Lamb generates a particularly rich set of these compounds compared to leaner meats because its fat provides extra fuel for the reaction. As the fat renders and heats up, it undergoes its own breakdown, releasing aldehydes and ketones that mingle with the Maillard products. The result is a layered aroma: roasted and caramelized on the surface, rich and meaty underneath. This is why slow-roasted lamb shoulder, where fat has hours to render and react with the meat, produces a depth of flavor that a quick-cooked chicken breast simply cannot match.

Grass, Grain, and What the Animal Ate

What a lamb eats before slaughter has a measurable impact on how the meat tastes. Grass-fed lamb tends to have a more pronounced, “pastoral” flavor. This comes partly from compounds called indoles, particularly skatole, which build up in the fat of animals grazing on fresh pasture. Research shows that skatole and indole concentrations in lamb fat increase within just 21 days of switching animals from grain to alfalfa grazing, then plateau.

Grain-finished lamb, by contrast, generally tastes milder and sweeter. The fat tends to be whiter and firmer, while grass-fed lamb often has slightly yellowish fat from the carotenoids in fresh forage. Neither is objectively better. If you love that bold, grassy, distinctly “lamby” flavor, look for pasture-raised lamb. If you prefer something more subtle that lets marinades and seasonings take the lead, grain-finished is the way to go.
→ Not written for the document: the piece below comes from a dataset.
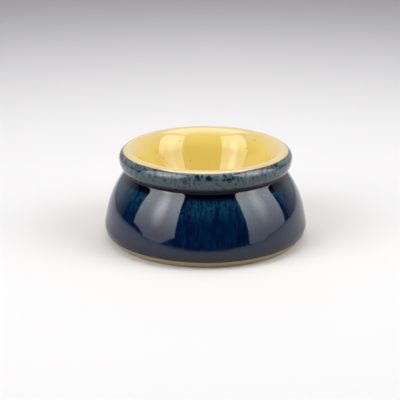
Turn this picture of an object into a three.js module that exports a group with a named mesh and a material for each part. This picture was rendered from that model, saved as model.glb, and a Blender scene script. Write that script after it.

Geography plays a role too. Lamb from New Zealand and Australia is predominantly grass-fed, while American lamb is more commonly grain-finished. This is one reason people notice a real flavor difference between imported and domestic lamb, even when the cuts look identical in the case.

Why Lamb Pairs So Well With Bold Flavors

Lamb’s natural richness gives it a backbone that stands up to ingredients that would overpower chicken or pork. Garlic, rosemary, cumin, and mint aren’t just traditional pairings by coincidence. The fat-soluble aromatic compounds in these herbs and spices dissolve into lamb’s abundant fat during cooking, creating a seamless blend rather than a clash. Rosemary’s piney compounds, for example, complement the slightly resinous notes already present in grass-fed lamb fat.

Acidic ingredients like lemon juice, wine, yogurt, and tomatoes work particularly well because they cut through the richness of the fat while enhancing the perception of the meat’s savory qualities. This is the logic behind Greek souvlaki with lemon, Indian lamb curry with yogurt, and Moroccan tagine with preserved lemon and tomatoes. Cultures around the world arrived at the same principle independently: lamb’s flavor is strong enough to welcome bold companions and complex enough to reward them.

The Texture Factor

Flavor isn’t just about taste and smell. Lamb’s texture plays a significant role in why it feels so satisfying to eat. The muscle fibers in lamb are finer-grained than beef, giving properly cooked lamb a tender, almost silky quality. Combined with intramuscular fat that melts during cooking, this creates a sensation of richness that registers as “juicy” even in relatively lean cuts like the loin.

Tougher cuts like shoulder and shank contain more connective tissue, which converts to gelatin during slow cooking. That gelatin gives braised lamb its characteristic body, the way the sauce clings to your lips and the meat seems to dissolve on contact. It’s the same principle behind a great bone broth, and it’s one reason lamb shanks and slow-roasted shoulder are so universally beloved. The meat doesn’t just taste good. It feels good.